**Given exercise:**
Exact copies are required of the lines from the line containing "imported = [obj" through the final line of the listing, both included, and of no other lines.

**Data extract:**
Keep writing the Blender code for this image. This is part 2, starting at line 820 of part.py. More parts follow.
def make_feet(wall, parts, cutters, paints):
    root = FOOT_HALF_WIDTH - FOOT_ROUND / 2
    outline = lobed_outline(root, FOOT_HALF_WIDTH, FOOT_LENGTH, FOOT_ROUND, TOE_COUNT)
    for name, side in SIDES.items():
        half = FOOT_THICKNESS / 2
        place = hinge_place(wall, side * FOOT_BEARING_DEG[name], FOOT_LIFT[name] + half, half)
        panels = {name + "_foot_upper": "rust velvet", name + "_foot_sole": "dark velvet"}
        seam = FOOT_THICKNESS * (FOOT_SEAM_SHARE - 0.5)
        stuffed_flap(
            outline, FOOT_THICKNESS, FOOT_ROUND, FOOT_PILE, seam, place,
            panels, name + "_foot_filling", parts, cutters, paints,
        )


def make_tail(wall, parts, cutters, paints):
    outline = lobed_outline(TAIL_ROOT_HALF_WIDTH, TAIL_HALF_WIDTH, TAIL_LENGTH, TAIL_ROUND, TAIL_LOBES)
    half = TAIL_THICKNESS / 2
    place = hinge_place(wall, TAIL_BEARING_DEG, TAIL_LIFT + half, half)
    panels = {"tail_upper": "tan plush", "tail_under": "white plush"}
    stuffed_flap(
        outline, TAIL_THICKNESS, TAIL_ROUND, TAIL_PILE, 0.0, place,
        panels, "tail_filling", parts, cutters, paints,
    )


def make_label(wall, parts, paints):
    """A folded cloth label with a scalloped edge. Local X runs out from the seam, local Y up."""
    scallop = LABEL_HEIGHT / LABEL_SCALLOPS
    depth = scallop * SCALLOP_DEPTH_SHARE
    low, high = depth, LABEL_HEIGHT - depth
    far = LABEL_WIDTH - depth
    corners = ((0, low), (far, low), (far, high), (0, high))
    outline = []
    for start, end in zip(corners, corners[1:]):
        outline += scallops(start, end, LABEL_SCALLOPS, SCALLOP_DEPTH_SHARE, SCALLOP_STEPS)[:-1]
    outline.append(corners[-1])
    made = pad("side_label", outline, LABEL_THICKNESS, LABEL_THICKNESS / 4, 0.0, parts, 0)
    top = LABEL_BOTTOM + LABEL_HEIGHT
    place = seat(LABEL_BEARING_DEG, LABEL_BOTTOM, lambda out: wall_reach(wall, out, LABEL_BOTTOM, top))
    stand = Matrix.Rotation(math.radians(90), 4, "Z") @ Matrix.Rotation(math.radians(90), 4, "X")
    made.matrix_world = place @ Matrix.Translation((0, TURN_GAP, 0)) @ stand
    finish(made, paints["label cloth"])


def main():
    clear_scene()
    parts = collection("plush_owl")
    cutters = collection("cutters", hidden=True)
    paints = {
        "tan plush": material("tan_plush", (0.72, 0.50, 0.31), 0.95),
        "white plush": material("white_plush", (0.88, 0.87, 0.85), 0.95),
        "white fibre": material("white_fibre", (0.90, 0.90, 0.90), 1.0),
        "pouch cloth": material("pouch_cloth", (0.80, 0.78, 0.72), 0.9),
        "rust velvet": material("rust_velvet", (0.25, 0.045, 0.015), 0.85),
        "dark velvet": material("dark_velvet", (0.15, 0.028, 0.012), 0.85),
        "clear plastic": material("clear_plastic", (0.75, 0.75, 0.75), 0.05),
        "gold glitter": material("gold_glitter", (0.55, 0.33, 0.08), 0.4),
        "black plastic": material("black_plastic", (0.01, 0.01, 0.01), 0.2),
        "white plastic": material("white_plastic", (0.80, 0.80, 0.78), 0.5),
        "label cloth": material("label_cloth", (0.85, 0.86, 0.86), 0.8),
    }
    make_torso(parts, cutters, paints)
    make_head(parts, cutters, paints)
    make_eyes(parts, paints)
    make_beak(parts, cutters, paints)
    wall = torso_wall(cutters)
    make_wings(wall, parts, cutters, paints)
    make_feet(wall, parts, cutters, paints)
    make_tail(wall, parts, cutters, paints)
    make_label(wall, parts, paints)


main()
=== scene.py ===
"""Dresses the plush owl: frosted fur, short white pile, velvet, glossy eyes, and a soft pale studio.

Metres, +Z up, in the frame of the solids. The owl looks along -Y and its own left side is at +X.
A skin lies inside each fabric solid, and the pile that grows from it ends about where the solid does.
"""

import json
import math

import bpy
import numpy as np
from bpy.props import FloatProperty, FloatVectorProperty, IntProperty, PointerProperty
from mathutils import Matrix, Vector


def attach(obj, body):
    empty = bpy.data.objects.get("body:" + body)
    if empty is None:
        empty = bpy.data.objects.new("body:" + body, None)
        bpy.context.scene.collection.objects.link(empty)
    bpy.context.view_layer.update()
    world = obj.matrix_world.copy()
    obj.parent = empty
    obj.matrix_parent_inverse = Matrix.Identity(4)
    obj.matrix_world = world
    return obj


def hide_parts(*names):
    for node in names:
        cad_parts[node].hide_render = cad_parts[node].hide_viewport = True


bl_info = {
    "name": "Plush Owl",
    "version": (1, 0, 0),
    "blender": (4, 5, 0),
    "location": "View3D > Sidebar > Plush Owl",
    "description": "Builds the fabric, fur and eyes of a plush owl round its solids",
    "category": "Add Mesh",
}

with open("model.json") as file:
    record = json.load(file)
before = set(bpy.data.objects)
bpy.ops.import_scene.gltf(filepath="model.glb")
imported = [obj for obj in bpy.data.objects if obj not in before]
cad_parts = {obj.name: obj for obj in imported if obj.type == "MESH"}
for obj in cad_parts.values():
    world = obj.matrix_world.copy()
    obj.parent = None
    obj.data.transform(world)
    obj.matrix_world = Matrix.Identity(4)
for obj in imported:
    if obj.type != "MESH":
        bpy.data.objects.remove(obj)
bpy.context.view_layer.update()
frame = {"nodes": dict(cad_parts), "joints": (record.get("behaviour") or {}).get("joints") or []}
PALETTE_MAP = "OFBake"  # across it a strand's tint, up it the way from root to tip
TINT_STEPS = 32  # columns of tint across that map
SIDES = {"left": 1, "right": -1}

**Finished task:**
imported = [obj for obj in bpy.data.objects if obj not in before]
cad_parts = {obj.name: obj for obj in imported if obj.type == "MESH"}
for obj in cad_parts.values():
    world = obj.matrix_world.copy()
    obj.parent = None
    obj.data.transform(world)
    obj.matrix_world = Matrix.Identity(4)
for obj in imported:
    if obj.type != "MESH":
        bpy.data.objects.remove(obj)
bpy.context.view_layer.update()
frame = {"nodes": dict(cad_parts), "joints": (record.get("behaviour") or {}).get("joints") or []}
PALETTE_MAP = "OFBake"  # across it a strand's tint, up it the way from root to tip
TINT_STEPS = 32  # columns of tint across that map
SIDES = {"left": 1, "right": -1}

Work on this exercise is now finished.